Jesse watches as Walt and Mike debate the logistics of robbing the train, Mike warns them that the only successful heists are those that leave no witnesses. But it is Jesse who comes up with a plan to rob the train without letting anyone know that it was ever tampered with. After finding a spot for the heist, they use a machine to bury two 1,000 gallon tanks in the ground and they bring in Todd (Jesse Plemons) from Vamonos Pest as an additional hand. As they fill one of the tanks with water, Walt explains how they will replace the weight of the stolen methylamine with the equivalent weight of water. Walt also stresses the importance of leaving no witnesses. Todd is obviously very impressed by the plan.
At home, Walt finds that Walt Jr. has returned to the family home and he refuses to leave. When Skyler gives up trying to get him to return to Hank and Marie's home, Walt talks to his son and basically forces him out without explaining why he has to go. Once Walt Jr. is gone, Skyler says that she will still launder Walt's money and be whatever kind of partner that he wants as long as her kids are out of the house and out of harm's way. Walt nods and seems to agree to her demands before she notes the dirt on his clothes and asks if he was burying bodies. Walt nonchalantly tells her that he's robbing a train. Late that night, Lydia gets the info and passes it on to Mike.

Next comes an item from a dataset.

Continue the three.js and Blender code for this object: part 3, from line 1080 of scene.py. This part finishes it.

On the day of the heist, Kuby (Bill Burr) — an associate of Saul Goodman (Bob Odenkirk) — drives a dump truck full of sand over the train tracks and he pretends to be in distress as the train approaches. The Conductor (Jamie McShane) and the Engineer (Myk Watford) manage to stop the train in time. While Kuby delays the two men, Todd pumps water into the methylamine tank while Jesse drains the tank from the bottom. Mike stays off in the distance as a lookout during several tense minutes. The ruse is threatened when a passing driver (Ryan Begay) offers to use his truck to clear Kuby's vehicle from the tracks. The driver also offers Kuby a ride back to town, which he accepts to avoid suspicion.

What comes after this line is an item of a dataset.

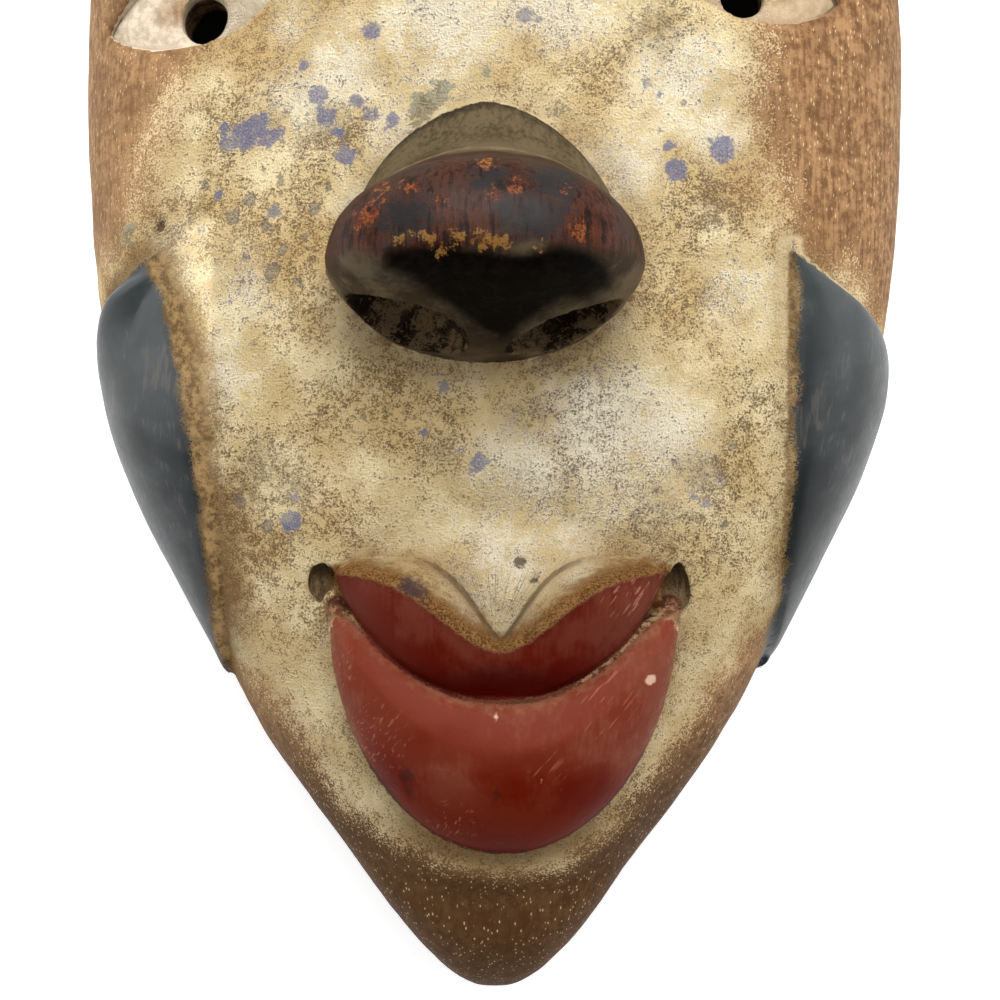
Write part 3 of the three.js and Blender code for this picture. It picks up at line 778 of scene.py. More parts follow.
def measure_paint(points):
    """The painted and worn areas, as distances in millimetres that are positive inside each."""
    x, y, z = points.T
    out = np.abs(x)
    lift = z - face_height(x, y)
    across = np.sin(np.linspace(-np.pi / 2, np.pi / 2, 61))
    crest = np.clip(crest_line(across), parting(across), upper_edge(across))
    upper = inside_loop(x, y, lip_loop(across, crest, parting(across)))
    bevel = inside_loop(x, y, lip_loop(across, upper_edge(across), crest))
    lower_x = mouth_shift + lower_lip_shift + across * lower_lip_width / 2
    top, low = lower_lip_lines(across)
    ledge = mix(top + lip_groove, low, groove_share)
    lower = inside_loop(x, y, list(zip(lower_x, ledge)) + list(zip(lower_x[::-1], low[::-1])))
    groove = inside_loop(x, y, list(zip(lower_x, top + 1.5)) + list(zip(lower_x[::-1], ledge[::-1])))
    front = z > 20
    fields = {
        "upper_lip": np.where(front, upper, -20),
        "bevel": np.where(front, bevel, -20),
        "lower_lip": np.where(front, lower, -20),
        "groove": np.where(front, groove, -20)}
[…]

With the train in the process of starting up, Walt ignores Mike's command to get Todd and Jesse out of there. Walt waits until the very last second before giving Jesse and Todd the sign to wrap up. Even so, Jesse has to lie under the train as it departs while Todd has to make a jump from the moving train. But the heist is a success and all three men celebrate… until they see the young boy from the cold opening, who waves at them. Awkwardly, the men wave back… before Todd pulls a gun and shoots the kid over Jesse's objections.
When reviewing "Breaking Bad," it's very easy to run out of words to adequately describe the quality of the show. This week, let's go with "masterful."

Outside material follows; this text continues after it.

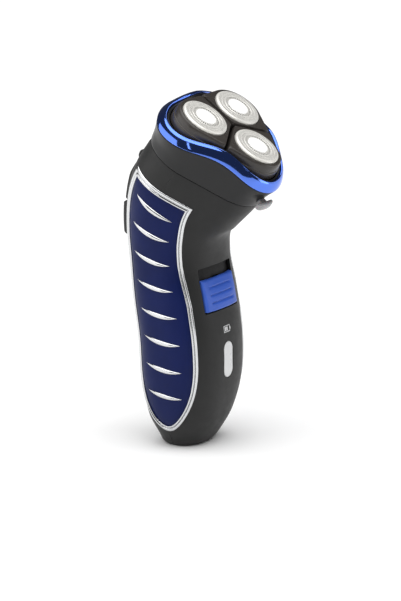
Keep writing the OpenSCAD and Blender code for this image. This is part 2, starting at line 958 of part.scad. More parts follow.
module trimmer_cradle() {
    color("#1a1a1c") {
        back_slab(6.6, 7.6, 92, 131.4, trimmer_half_w + 0.6);
        for (x = [-trimmer_half_w - 1.4, trimmer_half_w + 0.2])
            difference() {
                translate([x, trim_hinge_y - 6, trim_hinge_z - 2.6]) cube([1.2, 7.1, 4.2]);
                translate([x - 1, trim_hinge_y, trim_hinge_z])
                    rotate([0, 90, 0]) cylinder(r = 0.8, h = 4);
            }
    }
}

module trimmer_hinge_pin() {
    color("#c4c7ca")
        translate([-trimmer_half_w - 1.4, trim_hinge_y, trim_hinge_z])
            rotate([0, 90, 0]) cylinder(r = 0.8, h = 2 * trimmer_half_w + 2.8);
}

module trimmer_arm() {
    color("#222224") {
        difference() {
            resize([0, 0, 0])
                union() {
                    back_slab(-0.9, 1.4, arm_bottom_z, trim_hinge_z - 0.6, trimmer_half_w);
                    back_slab(-1.6, 1, arm_bottom_z, 125, trimmer_half_w);
                    back_slab(-2.2, 0.8, arm_bottom_z, 120, trimmer_half_w);
                }
            translate([-20, trim_hinge_y, trim_hinge_z])
                rotate([0, 90, 0]) cylinder(r = 0.8 + running_gap, h = 40);
        }
        difference() {
            translate([-trimmer_half_w, trim_hinge_y, trim_hinge_z])
                rotate([0, 90, 0]) cylinder(r = 3.2, h = 2 * trimmer_half_w);
            translate([-20, trim_hinge_y, trim_hinge_z])
                rotate([0, 90, 0]) cylinder(r = 0.8 + running_gap, h = 40);
        }
    }
}

// Blade pieces lie flat against the arm's lower end, with their teeth pointing down
blade_lean = 12;
module blade_frame() {
    translate([0, 19.6, 112.2]) rotate([blade_lean, 0, 0]) children();
}

module toothed_blade(half_w, height, thick, teeth) {
    pitch = 2 * half_w / teeth;
    rotate([90, 0, 0])
        linear_extrude(thick)
            difference() {
                translate([-half_w, 0]) square([2 * half_w, height]);
                for (i = [0 : teeth - 1])
                    translate([-half_w + (i + 0.5) * pitch - pitch / 4, -1]) square([pitch / 2, 2.6]);
            }
}

module trimmer_comb() {
    color("#c9ccd0") blade_frame() toothed_blade(12.5, 6.5, 0.5, 20);
}

module trimmer_cutter() {
    color("#aeb2b6") blade_frame() translate([0, -0.6, 0.4]) toothed_blade(11.2, 4.6, 0.5, 16);
}

module trimmer_slider() {
    color("#222224")
        difference() {
            union() {
                back_slab(-3.2, 0.9, 95, 110.4, trimmer_half_w);
                translate([-9, 20, 98]) cube([18, 2.4, 8]);
            }
            for (z = [98, 100.6, 103.2])
                translate([-9, 25.8, z]) cube([18, 3, 0.9]);
        }
}

module slider_spring() {
    color("#b5b8bb") translate([0, 19.6, 92.4]) ring_tube(1.1, 0.6, 2.4);
}

// ---------- What is drawn ----------

front_housing();
rear_housing();
side_panel("left");  // side_panel_left
side_panel("right");  // side_panel_right
side_trim("left");  // side_trim_left
side_trim("right");  // side_trim_right
grip_ribs("left");  // grip_ribs_left
grip_ribs("right");  // grip_ribs_right
inner_chassis();
battery();
battery_contacts();
circuit_board();
charge_led();
charge_lens();
charging_socket();
socket_contact();
housing_screws();
switch_track();
power_switch();
switch_contact();
motor_can();
motor_magnets();
motor_end_cap();
motor_armature();
motor_shaft();
drive_pinion();
gear_plate();
drive_deck();
deck_screws();
neck_seal();
spindle(270);  // spindle_front
spindle(150);  // spindle_left
spindle(30);  // spindle_right
head_hinge_pin();
head_housing();
head_ring();
cutter_retainer();
retainer_knob();
release_button();
button_spring();
pod(270);  // pod_front
pod(150);  // pod_left
pod(30);  // pod_right
guard(270);  // guard_front
guard(150);  // guard_left
guard(30);  // guard_right
guard_cap(270);  // guard_cap_front
guard_cap(150);  // guard_cap_left
guard_cap(30);  // guard_cap_right
cutter(270);  // cutter_front
cutter(150);  // cutter_left
cutter(30);  // cutter_right
trimmer_cradle();
trimmer_hinge_pin();
trimmer_arm();
trimmer_comb();
trimmer_cutter();
trimmer_slider();
slider_spring();
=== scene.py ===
"""Rotary shaver: detailed pieces, materials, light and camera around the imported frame."""
import json
import math
import bmesh
import bpy
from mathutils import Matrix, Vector
from mathutils.bvhtree import BVHTree


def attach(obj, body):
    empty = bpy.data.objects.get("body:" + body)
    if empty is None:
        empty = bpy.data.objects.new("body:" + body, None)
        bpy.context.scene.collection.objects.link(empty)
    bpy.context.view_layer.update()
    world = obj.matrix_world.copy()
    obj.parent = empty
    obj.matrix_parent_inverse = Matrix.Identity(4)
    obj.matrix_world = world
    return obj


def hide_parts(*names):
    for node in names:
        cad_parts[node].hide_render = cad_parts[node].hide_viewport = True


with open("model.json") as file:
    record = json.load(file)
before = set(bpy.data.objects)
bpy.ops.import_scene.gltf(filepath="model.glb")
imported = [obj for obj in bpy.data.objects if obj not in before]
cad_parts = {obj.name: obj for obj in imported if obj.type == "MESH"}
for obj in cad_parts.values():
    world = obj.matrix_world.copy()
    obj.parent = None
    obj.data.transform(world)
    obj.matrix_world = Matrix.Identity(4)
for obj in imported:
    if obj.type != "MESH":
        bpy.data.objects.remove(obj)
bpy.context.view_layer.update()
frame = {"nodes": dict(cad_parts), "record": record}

MM = 0.001


def sin(deg):
    return math.sin(math.radians(deg))


def cos(deg):
    return math.cos(math.radians(deg))


# ---------- The grip's surface, in millimetres ----------

HEAD_HEIGHT, HEAD_FORWARD, HEAD_TILT, SEAM_DEPTH = 148.7, 25.0, 35.0, 23.0
SEAM_Y = -HEAD_FORWARD + SEAM_DEPTH * sin(HEAD_TILT)
SEAM_Z = HEAD_HEIGHT - SEAM_DEPTH * cos(HEAD_TILT)
# Distance along the grip, centre y and z, tilt, half width, half depth, roundness, triangle share
SECTIONS = [
    (0, -0.8, 0, 0, 10.5, 8.2, 2.2, 0),
    (2, -1, 0.7, 0, 12.7, 10, 2.2, 0),
    (6.5, -1.8, 4, 0, 15, 11.9, 2.3, 0),
    (17, -2.4, 14, 0, 20.3, 16.2, 2.5, 0),
    (34, -3, 30, 0, 23.8, 19.2, 2.6, 0),
    (54, -2.4, 50, 0, 24.6, 19.8, 2.6, 0),
    (74, 0.7, 70, 0, 24.5, 19.5, 2.6, 0),
    (90, 3.1, 85, 3, 24, 19.1, 2.6, 0),
    (104, 3.3, 99, 10, 24.5, 20, 2.5, 0.15),
    (120, -1, 114.8, 30, 26, 22.5, 2.3, 0.65),
    (137, SEAM_Y, SEAM_Z, HEAD_TILT, 27, 27, 2.1, 1),
]
GRIP_LENGTH = SECTIONS[-1][0]
NECK_LOBE_R, NECK_CORNER_R = 12.6, 16.9
WALL, PANEL_RECESS = 1.8, 1.1
LOBES = {"front": 270, "left": 150, "right": 30}
PITCH_R = 15.0
TRIM_WIDTH = 2.4


def section(s):
    """All columns of SECTIONS at distance s, on a smooth curve through the rows."""
    last = len(SECTIONS) - 1
    i = 0
    while i < last - 1 and s > SECTIONS[i + 1][0]:
        i += 1
    low, high = SECTIONS[i], SECTIONS[i + 1]
    h = high[0] - low[0]
    t = (s - low[0]) / h
    before, after = SECTIONS[max(i - 1, 0)], SECTIONS[min(i + 2, last)]
    out = []
    for c in range(1, 8):
        m0 = (high[c] - before[c]) / (high[0] - before[0])
        m1 = (after[c] - low[c]) / (after[0] - low[0])
        out.append((2 * t**3 - 3 * t**2 + 1) * low[c] + (t**3 - 2 * t**2 + t) * h * m0
                   + (3 * t**2 - 2 * t**3) * high[c] + (t**3 - t**2) * h * m1)
    return out


def triangle_r(phi, r, c):
    """Radius of a rounded triangle with corner circles of radius c on a circle of radius r."""
    off = abs((phi + 150) % 120 - 60)
    tangent = math.degrees(math.atan2(c * sin(60), r + c / 2))
    if off < tangent:
        return r * cos(off) + math.sqrt(c * c - (r * sin(off)) ** 2)
    return (r / 2 + c) / cos(60 - off)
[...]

The cold opening had me fooled, but as soon as the kid showed up, I knew that Todd was going to kill him. And yet, it still managed to be a really shocking moment. We saw (or rather, heard) how Jesse reacted. But how did Walt take that? Is he so far gone that the death of a child wouldn't even phase him? We already know that Walt isn't above poisoning a child to save his own life.
As for Todd, the ease with which he killed that kid seems to suggest that it wasn't his first murder. That may be one of the more disturbing aspects of what he did. Prior to that point, nothing about Todd's demeanor suggested that he was capable of this kind of cold blooded murder. It's not like Walt, Mike or even Jesse have clean hands. They've all committed onscreen murders, while Mike has probably killed more people than Walt and Jesse combined. Yet it was Mike who had problems killing the innocent men on the train and Jesse who came up with the plan that would have required no bloodshed… if the kid hadn't stumbled upon them.
The heist itself made for some fantastic and tense television, with exemplary direction from George Mastras and great performances all around. The staging of the heist was impressive enough, but Mastras' script made it seem plausible as well. I wouldn't be shocked if Mastras gets an offer to helm a film after this show is over. This episode is a hell of a demo reel.
Bryan Cranston even got a chance to demonstrate that Walter White is a pretty good actor himself. Hank's quick retreat from Walt's tears was very funny and Walt's true intentions were a nice surprise. The thing is, Walt just created another major problem for himself. When that bug in Hank's picture frame (or the one in his computer) are ever found — and on this show, they almost certainly will be — then there is almost no way that Hank won't immediately know that Walt was the one who planted them. Walt may have even left some incriminating fingerprints behind on the bugs themselves. And there's no easy way for Walt to retrieve them without suspicion.
There's a fine line between acting and overacting which RJ Mitte came very close to in this episode. Walt Jr.'s anger and confusion are understandable, but there were a few moments where it felt like Mitte was going over-the-top. I'm also unsure why Walt seemed to fold so easily to Skyler's demands after so aggressively hounding her last week when she wanted to keep his kids away from him. Maybe Skyler briefly managed to reach him when she reminded him how casually he related the story about Jesse holding a gun to his head as a teachable lesson for her.
Regardless of some minor flaws, this was still an exemplary hour of television that ranks among the best episodes of the series.